A handful of states require that you register your living trust with the local court, but there are no legal consequences or penalties if you don't. (Registration is explained in chapter 12.) Also, registration of a living trust normally requires that you just file a paper stating the existence of the trust and the main players -- you don't file the document itself, so the terms aren't part of the public record.
In most cases, the only way the terms of a living trust might become public is if -- and this is very unlikely -- after your death someone files a lawsuit to challenge the trust or collect a court judgment you owe them.
You Can Change Your Mind at Any Time
You have complete control over your revocable living trust and all the property you transfer to it. You can:
- sell, mortgage, or give away property in the trust
- put ownership of trust property back in your own name
- add property to the trust
- change the beneficiaries
- name a different successor trustee (the person who distributes trust property after your death), or
- revoke the trust completely.
If you and your spouse create the trust together, both spouses must consent to changes, although either of you can revoke the trust entirely. (See chapter 13.)
No Trust Record Keeping Is Required While You Are Alive
Even after you create a valid trust that will avoid probate after your death, you do not have to maintain separate trust records. This means you do not have to keep a separate trust bank account, maintain trust financial records, or spend any time on trust paperwork.

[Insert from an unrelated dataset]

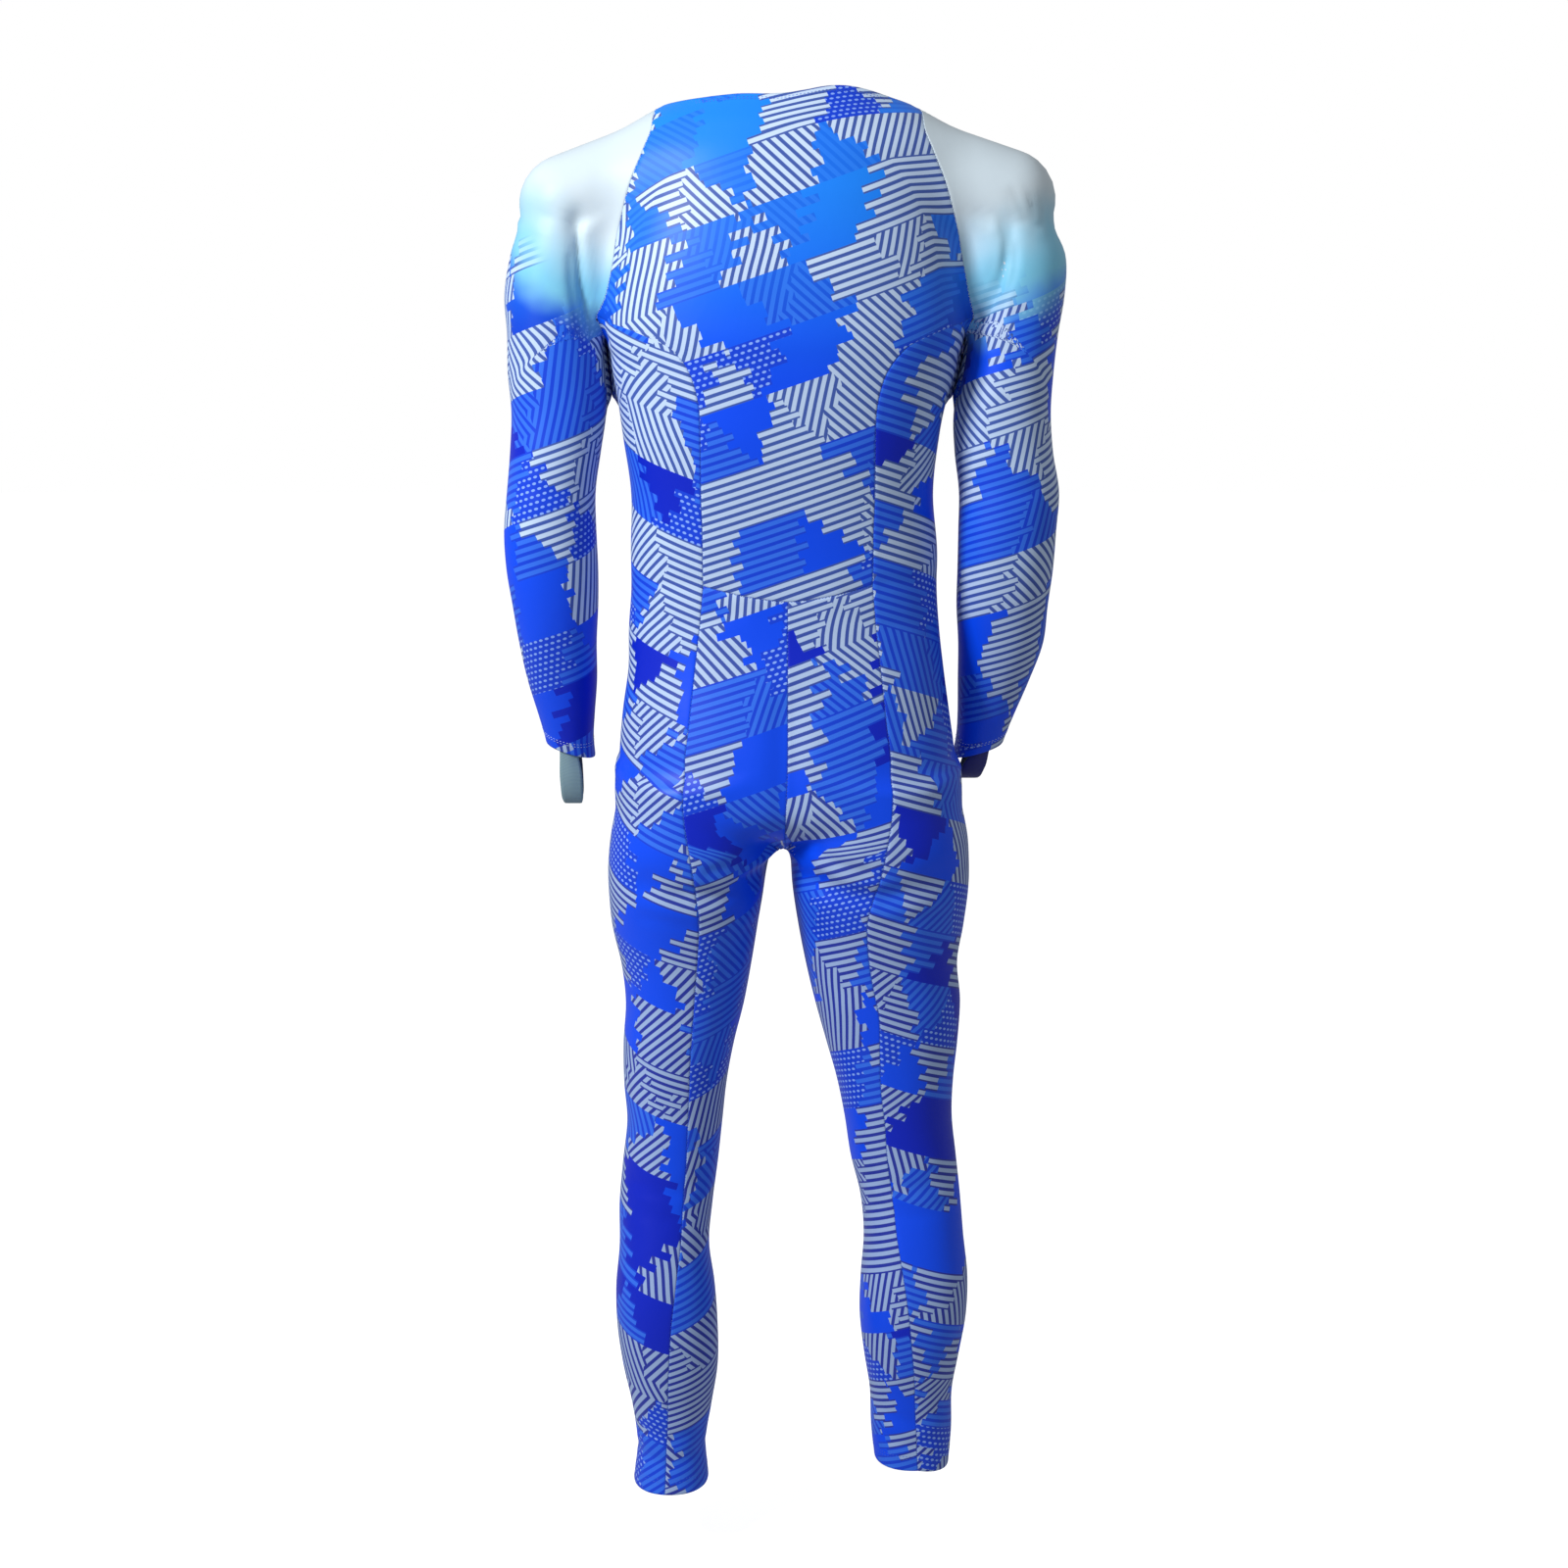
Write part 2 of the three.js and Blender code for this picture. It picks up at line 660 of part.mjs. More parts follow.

As long as you remain the trustee of your trust, the IRS does not require that a separate trust income tax return be filed. (IRS Reg. § 1.671-4.) You do not have to obtain a trust taxpayer ID number. You report all trust transactions on your regular income tax returns. In sum, for tax purposes, living trusts don't exist while you live.
You Can Name Someone to Manage Trust Property for Young Beneficiaries
If there's a possibility that any of your beneficiaries will inherit trust property while still young (not yet 35), you may want to arrange to have someone manage that property for them until they're older. If they might inherit before they're legally adults (age 18), you should definitely arrange for management. Minors are not allowed to legally control significant
amounts of property, and if you haven't provided someone to do it, a court will have to appoint a property guardian.
When you create a living trust with this book, you can arrange for someone to manage property for a young beneficiary. In most states, you have two options:
- Have your successor trustee (or your spouse, if you created a shared living trust) manage
the property in a child's trust until the child reaches an age you designate.
- In all but two states (South Carolina and Vermont), you can appoint an adult as a "custodian" to manage the property until the child reaches an age specified by your state's Uniform transfers to Minors act (18 in a few states, 21 in most, but up to 25 in a few).
Both methods are explained in chapter 9.
No Lawyer Is Necessary to Distribute Your Property
With a living trust, the person you named as your successor trustee has total control over how the property is transferred to the beneficiaries you named in the trust document. With a will, technically the person in charge of the property that passes under the terms of the will is the executor you named in the will, but the probate lawyer usually runs the show. This can include the personal show as well as the silly court show. I've heard of a lawyer calling a family in for a reading of the deceased's will immediately after the funeral service, which
some family members found highly insensitive. There's much less chance of this type of crassness if only close personal relations are involved in the transfer of the property.